Beverly Hills tenants have at least one ray of light amidst the COVID-19 pandemic, which has dramatically curtailed our ability to freely move about the City in order to curb the spread of the virus –a reprieve on evictions.
An urgency ordinance, which went into effect on April 1, placed an eviction moratorium on residential and commercial properties while the declared State of Emergency remains in place. The ordinance does not ultimately relieve tenants of their obligation to pay rent.
“I would say 100 percent are saying we know that we are going to have to pay this back and we want to pay this back,” Deputy Director of Rent Stabilization Helen Morales told the Courier. “It’s very, very traumatic for both sides and we want to be the middle voice here.”

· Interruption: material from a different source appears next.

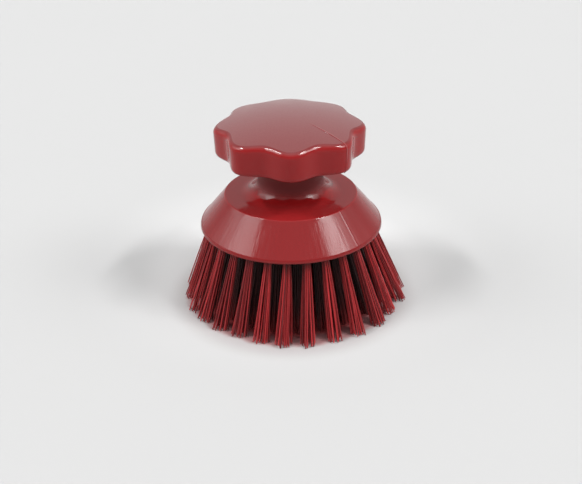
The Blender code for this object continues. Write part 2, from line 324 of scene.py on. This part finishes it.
def knob_section(turn):
    """Underside, foot, wall, top edge and crown of the knob, at one angle round the axis."""
    lobe = KNOB_RADIUS + LOBE_HEIGHT * cos(KNOB_LOBES * turn)
    foot = quarter(lobe, KNOB, KNOB_FOOT_INSET, KNOB_FOOT_HEIGHT, steps=14)
    ball = KNOB + KNOB_HEIGHT - CROWN_RADIUS
    edge_out = lobe + KNOB_DRAFT - KNOB_EDGE_RADIUS
    edge_up = sqrt((CROWN_RADIUS - KNOB_EDGE_RADIUS) ** 2 - edge_out ** 2)
    crown_turn = atan2(edge_up, edge_out)
    edge = arc((edge_out, ball + edge_up), KNOB_EDGE_RADIUS, 0, crown_turn, steps=16)
    points = line((NECK_RADIUS + NECK_HEAD_FILLET, KNOB), foot[0], steps=5) + foot
    points += line(foot[-1], edge[0], steps=3) + edge
    rim = CROWN_RADIUS * cos(crown_turn)
    crown_steps = 26
    for i in range(1, crown_steps):
        out = rim * (1 - i / crown_steps)
        points.append((out, ball + sqrt(CROWN_RADIUS ** 2 - out ** 2)))
    return points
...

While residential and commercial tenants welcome the reprieve, property owners are facing challenges. The ordinance recognizes that many commercial tenants who operate within the City may have to close their businesses in response to emergency orders, which will substantially decrease or eliminate their income. Moreover, the businesses that are permitted to remain open are also likely to experience a significant loss of income while the emergency orders are in effect.
“In the interest of public peace, health and safety, as affected by the emergency caused by the spread of COVID-19, it is necessary for the City Council to exercise its authority to issue these regulations related to the protection of the public peace, health or safety,” states the ordinance, which was initially passed on March 15 and amended on March 31.

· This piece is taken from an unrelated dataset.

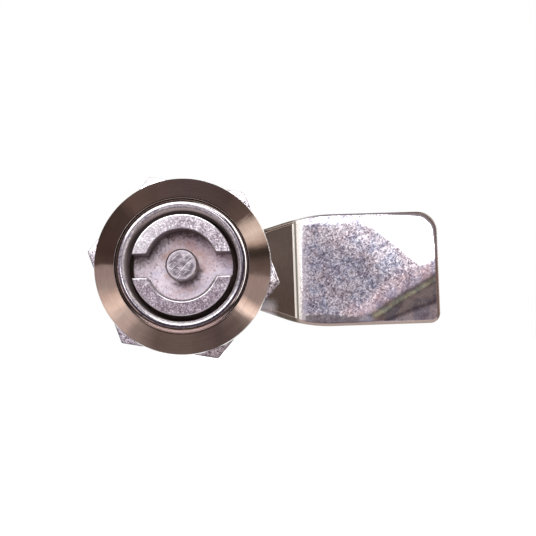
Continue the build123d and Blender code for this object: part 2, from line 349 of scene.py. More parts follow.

The ordinance restricts an owner’s ability to evict a tenant for non-payment of rent if the tenant can demonstrate that the failure to pay is due to financial impacts related to COVID-19. In addition, the ordinance restricts no-fault evictions unless necessary for the health and safety of tenants, neighbors or the landlord. “No-fault eviction” refers to any eviction for which the notice to terminate tenancy is not based on alleged fault by the tenant, according to the ordinance.

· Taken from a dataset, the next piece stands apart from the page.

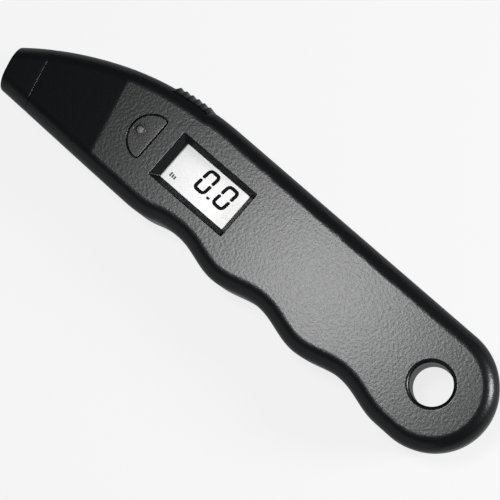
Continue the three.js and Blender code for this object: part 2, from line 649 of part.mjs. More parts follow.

“As a result of the public health emergency and the precautions recommended by health authorities, many tenants in Beverly Hills have experienced or expect soon to experience sudden and unexpected income loss,” the ordinance states.
There are strict requirements for tenants to prove that they have experienced financial impacts related to COVID-19. Those impacts “include, but are not limited to, lost household income or extraordinary expenses as a result of any of the following: (1) being sick with COVID-19, or caring for a household or family member who is sick with COVID-19; (2) lay-off, loss of hours, or other substantial income reduction resulting from business closure or other economic or employer impacts of COVID-19 including for tenants who are salaried employees or self-employed; (3) compliance with a recommendation from a government health authority to stay home, self-quarantine, or avoid congregating with others during the state of emergency; (4) extraordinary out-of-pocket medical expenses related to COVID-19; or (5) child care needs arising from school closures related to COVID-19.”
In order for tenants to avail themselves to the ordinance’s protections, a landlord must receive written notice of the tenant’s inability to pay full rent due to COVID-19 within seven days after the rent is due. In addition, within 30 days after the rent is due, the tenant must provide written documentation to support the claim using a form provided by the City both to the landlord as well as to the City’s Rent Stabilization office. The ordinance further states that because some residential tenants may not be aware of this ordinance’s provisions, the Deputy Director of the Rent Stabilization may extend the seven-day deadline for notifying the landlord for up to 30 days. If a landlord has any disagreement with the information provided by the tenant, the landlord has 10 days to notify the tenant of the disagreement in writing, in response to which the tenant has 10 days to file a written appeal to the City on a form provided by the City. The Rent Stabilization Commission is charged with then making a final determination of the dispute.
Nothing in the ordinance relieves the tenant of liability to repay the rent, which is required to be paid in full, less penalty fees, upon one year after the emergency ordinance is cancelled. No fee for the late payment of the rent can be charged by the landlord during the emergency or for one year after the end of the emergency. The ordinance further emphasizes that nothing in the ordinance alters the date of annual rent increases in future years.
According to Morales, 14 complaint forms have been filed with the City by residential tenants unable to pay rent due to COVID-19. She said she anticipated the number of tenants availing themselves to the ordinance’s provisions to increase, noting that as of April 14 the department had received 346 emails or phone calls related to COVID-19 from residential and commercial landlords and tenants.
“The City recognizes this is a very difficult time for so many families in our community. We are working to provide timely information to those affected by the devastating impacts of COVID-19 and will continue to be a resource in the months ahead,” she emphasized.
The ordinance underscores that with further anticipated economic impacts, tenants could be vulnerable to eviction without City- mandated protections. It reads, in pertinent part, “During this local emergency, and in the interest of protecting the public health and preventing transmission of COVID-19, it is essential to avoid unnecessary housing displacement, to protect the City’s affordable housing stock, and to prevent housed individuals from falling into homelessness.”